Today, Sandpoint, Idaho is known for its beautiful lake, and majestic mountains. It is known as a good place to live and raise children. To be sure, there are times when voices are lifted in protest, and some people become somewhat vociferous in defending what they feel is right.

The good people of Sandpoint have been quarrelling over one issue for what seems like time immemorial. Every red blooded person has called forth the words of "The Bard" when they hear, bypass. Silently, if not verbally, they ask themselves; "To be, or not to be: That is the question." Though tempers may flare, to date, there have been no threats of lynching, or bodily harm done to those with opposing views. That is not like our Sandpoint.

The Sandpoint of old had a different reputation. As early as 1884, Sandpoint had garnered quite a negative reputation. W.A. Baillie-Grohman, an early traveler, tells of his experience in the area. He stated, "…obliged me during 1884 to be frequently, for days at a time, in Sandpoint; the nearest rail and post station; which then afforded the only approach to Kootenay." He continued, "… in this wretched hole, one of the 'tough' towns in the tough territory of Idaho, where shooting scrapes and 'hanging bees' were common events."

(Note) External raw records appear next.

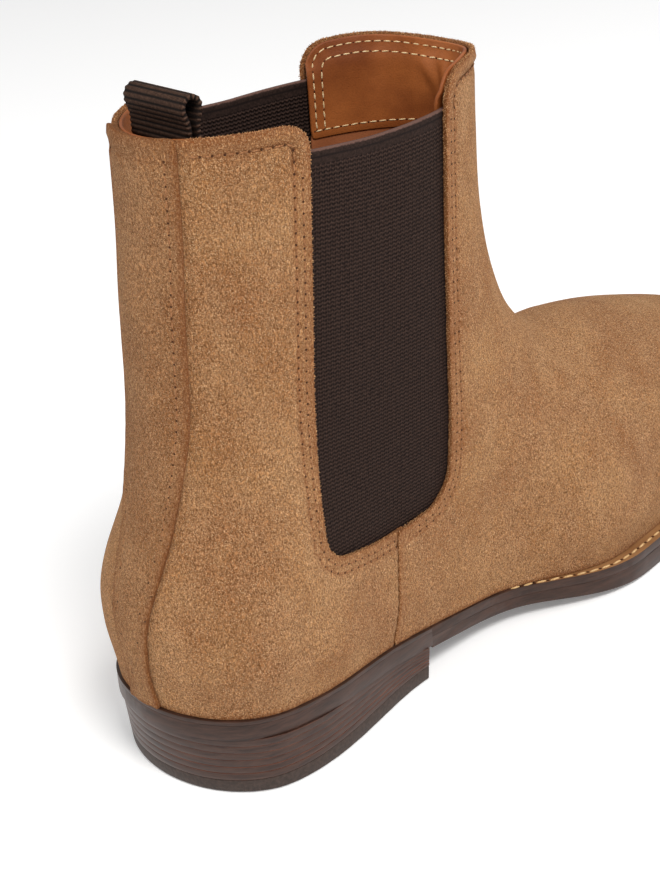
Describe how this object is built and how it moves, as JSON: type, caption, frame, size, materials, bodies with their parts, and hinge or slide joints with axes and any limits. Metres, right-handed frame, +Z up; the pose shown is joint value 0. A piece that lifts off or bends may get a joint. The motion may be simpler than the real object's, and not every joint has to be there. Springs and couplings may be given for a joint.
{
  "type": "chelsea boot",
  "caption": "Right suede chelsea boot: ankle-high shaft with elastic gore windows on both sides, webbing pull tab behind, leather sole with close waist and low stacked block heel",
  "frame": {"origin": "bottom centre of the bounding box, on the floor the boot stands on", "axes": "+X toe direction, +Y inner side of a right boot, +Z up the shaft"},
  "size_m": [0.294, 0.0839, 0.1814],
  "materials": {
    "suede": "rough",
    "elastic": "rough",
    "lining_leather": "satin",
    "facing_leather": "satin",
    "webbing": "rough",
    "sole_leather": "satin",
    "welt_leather": "satin",
    "heel_leather": "satin",
    "heel_rubber": "matte",
    "cork": "matte",
    "insole_leather": "satin",
    "stiffener": "matte",
    "steel": "brushed"
  },
  "bodies": {
    "boot": {"vamp": "suede", "quarter_outer": "suede", "quarter_inner": "suede", "back_strip": "suede", "gore_outer": "elastic", "gore_inner": "elastic", "vamp_lining": "lining_leather", "quarter_lining": "lining_leather", "back_facing": "facing_leather", "pull_tab_ends": "webbing", "outsole": "sole_leather", "welt": "welt_leather", "heel_rand": "welt_leather", "heel_lift_1": "heel_leather", "heel_lift_2": "heel_leather", "heel_lift_3": "heel_leather", "heel_lift_4": "heel_leather", "heel_lift_5": "heel_leather", "heel_lift_6": "heel_leather", "heel_top_piece": "heel_rubber", "heel_nails": "steel", "shank": "steel", "shank_bed": "cork", "cork_filler": "cork", "insole_board": "insole_leather", "sock_liner": "lining_leather", "heel_counter": "stiffener", "toe_puff": "stiffener"},
    "shaft_front": {"front_shaft": "suede", "front_shaft_lining": "lining_leather", "front_facing": "facing_leather"},
    "tab": {"pull_tab_loop": "webbing"}
  },
  "joints": [
    {"name": "shaft_opening_hinge", "type": "hinge", "parent": "boot", "child": "shaft_front", "pos_m": [-0.00205, 0, 0.09131], "axis": [0, 1, 0], "range_deg": [0, 12], "stiffness_Nm_per_rad": 2, "deforming": ["gore_outer", "gore_inner"]},
    {"name": "pull_tab_hinge", "type": "hinge", "parent": "boot", "child": "tab", "pos_m": [-0.11695, -0.00572, 0.17441], "axis": [0, 1, 0], "range_deg": [-50, 40], "stiffness_Nm_per_rad": 0.01}
  ]
}
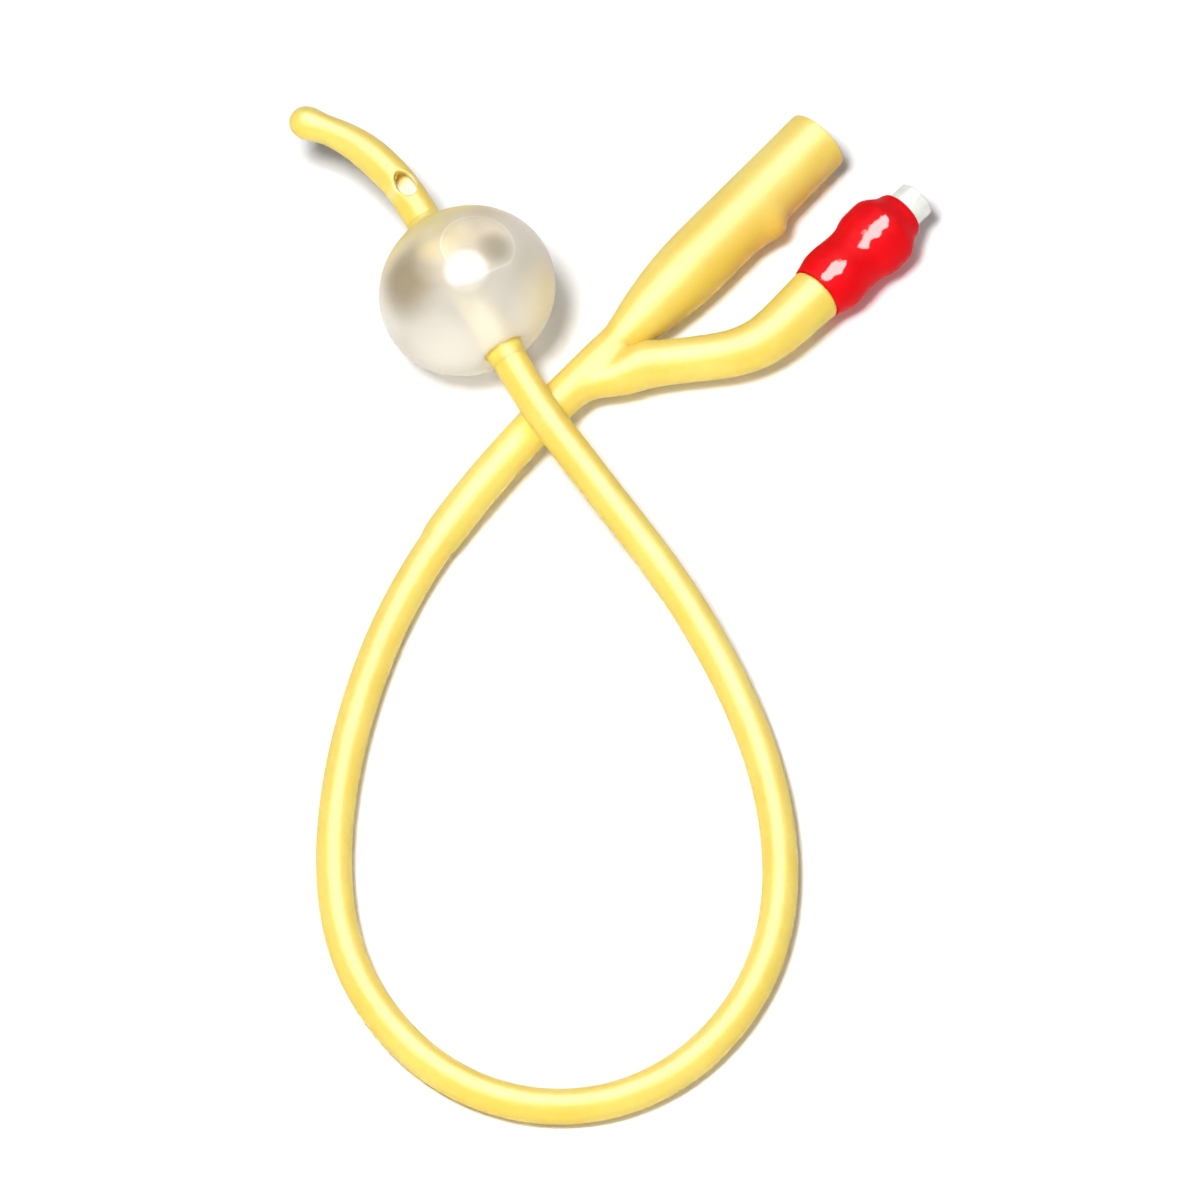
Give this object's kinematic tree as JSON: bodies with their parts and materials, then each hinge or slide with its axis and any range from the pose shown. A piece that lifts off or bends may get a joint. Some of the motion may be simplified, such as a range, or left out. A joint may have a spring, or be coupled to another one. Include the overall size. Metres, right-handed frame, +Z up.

Baillie-Grohman wrote this description of payday on the railroad. "It was that the monthly pay-car had passed through Sandpoint that afternoon, and hence all the male population in the place, with the exception of (Bob) Weeks, was 'filling up' as fast as the six whiskey dens in the place could bring about that happy end." He said, "… I knew Sandpoint — known also as Hangtown — could hold its own for depravity."

Major Fred B. Reed confirmed this early image of Sandpoint in an interview with the Pend d'Oreille Review, in 1964. He stated, "I was through here with the Northern Pacific construction gang in 1880, and Sandpoint was the toughest place in the United States. Over at the end of your big bridge was 'Hang Town,' and it was over there that we had our necktie parties." Reed told about the time that six men were hanged, at one time.

A Sandpoint paper reported, in 1906, the discovery of four skeletons found by a worker while digging a ditch for a water main. At first, the remains were thought to be the bodies of Indians, because it was known that the Indians had buried their dead in the area. Each skeleton had been placed in a wooden coffin, and one of them was a red headed woman.

An old timer remembered the bodies were there as a result of blood shed during the time the Northern Pacific railroad was being built. One body was of a man who went into a local saloon, and was taken suddenly sick, and died. His sickness and death was a mystery; could there have been foul play? This accounts for grave number one. The red-headed woman and her lover, had quarreled over the dead man, and the woman shot her boyfriend. That was grave number two. She killed herself by an overdose of whiskey and morphine, and grave number three belonged to her. The last grave was that of a man who was shot through the heart during a gambling argument.

It is hard to imagine the Sandpoint of today being one of the roughest places in the nation. It makes the "by pass" dispute look like an adult game of tiddlywinks.